The roadmap below is built around addressing this gap directly, treating the transition from pilot to production scale as requiring deliberate investment in capabilities that pilots, by design, don’t need.
Phase 1 (Months 1–6): Foundation and Proof of Value
The first phase has two parallel objectives that are easy to treat as sequential but shouldn’t be: proving genuine business value on a real, meaningful use case, and simultaneously building the foundational governance and platform capability that later phases will depend on.
Use case selection should prioritize a process with high volume (so the eventual ROI is meaningful), bounded complexity (so the pilot can actually reach a working state within the phase), and visible stakeholder interest (so the eventual production push has organizational momentum behind it) — the KYC and fraud-detection use cases covered earlier in this series are common, well-validated starting points across the industry for exactly these reasons.
In parallel, this phase should establish the governance foundation that later phases will need: a clear accountable owner for AI risk and governance (whether a new role or an extension of an existing risk function), an initial framework for classifying AI use cases by risk tier (directly informed by the EU AI Act’s risk categories if the institution operates in or serves the EU, regardless of whether full compliance is currently mandatory), and a decision on the platform/framework strategy informed by the comparisons covered earlier in this series.
A realistic milestone for the end of this phase: one genuinely production-deployed (not just pilot-deployed) use case, handling a meaningful share of real volume, with governance infrastructure proven out at a small scale that’s ready to extend.
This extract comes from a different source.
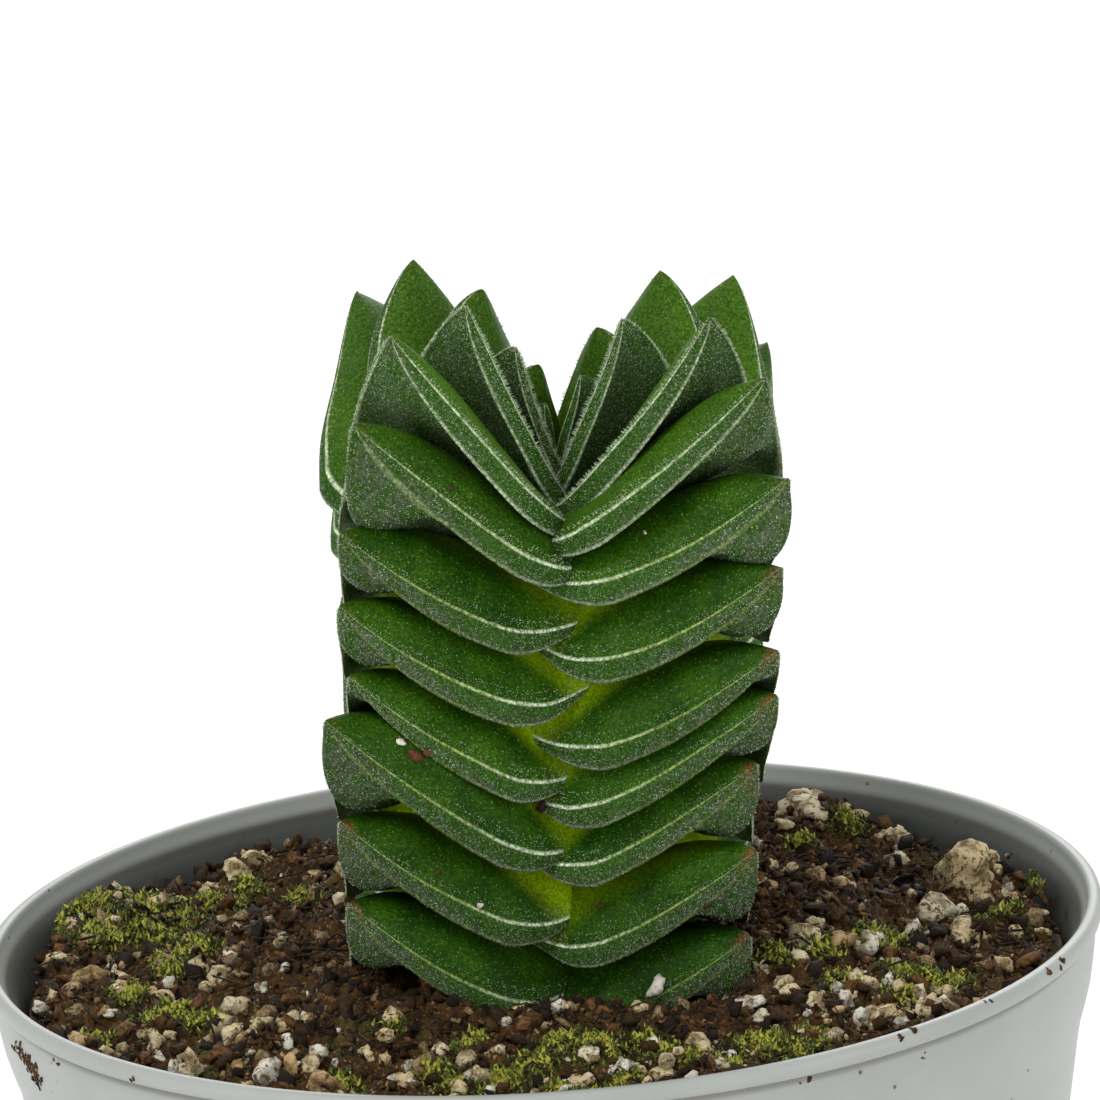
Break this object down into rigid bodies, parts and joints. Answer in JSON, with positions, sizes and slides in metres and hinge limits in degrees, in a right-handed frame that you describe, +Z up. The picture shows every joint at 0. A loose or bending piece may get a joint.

Phase 2 (Months 6–14): Platform Maturity and Second-Wave Deployment
With Phase 1’s lessons in hand, this phase focuses on building the reusable platform capability that makes each subsequent use case faster to deploy than the last — the integration/abstraction layer, the guardian agent infrastructure, the audit and monitoring pipeline — rather than treating each new use case as a one-off build, which is the single most common reason scaling efforts stall: every new use case ends up rebuilding governance and integration infrastructure from scratch because it was never built as shared, reusable platform capability in the first place.
This phase typically deploys two to four additional use cases, deliberately chosen to exercise different parts of the platform — perhaps a customer-facing conversational use case to test the human interface and escalation layer, and a back-office document-processing use case to test the integration layer against a different part of the existing core systems landscape — building genuine platform breadth rather than depth in a single narrow area.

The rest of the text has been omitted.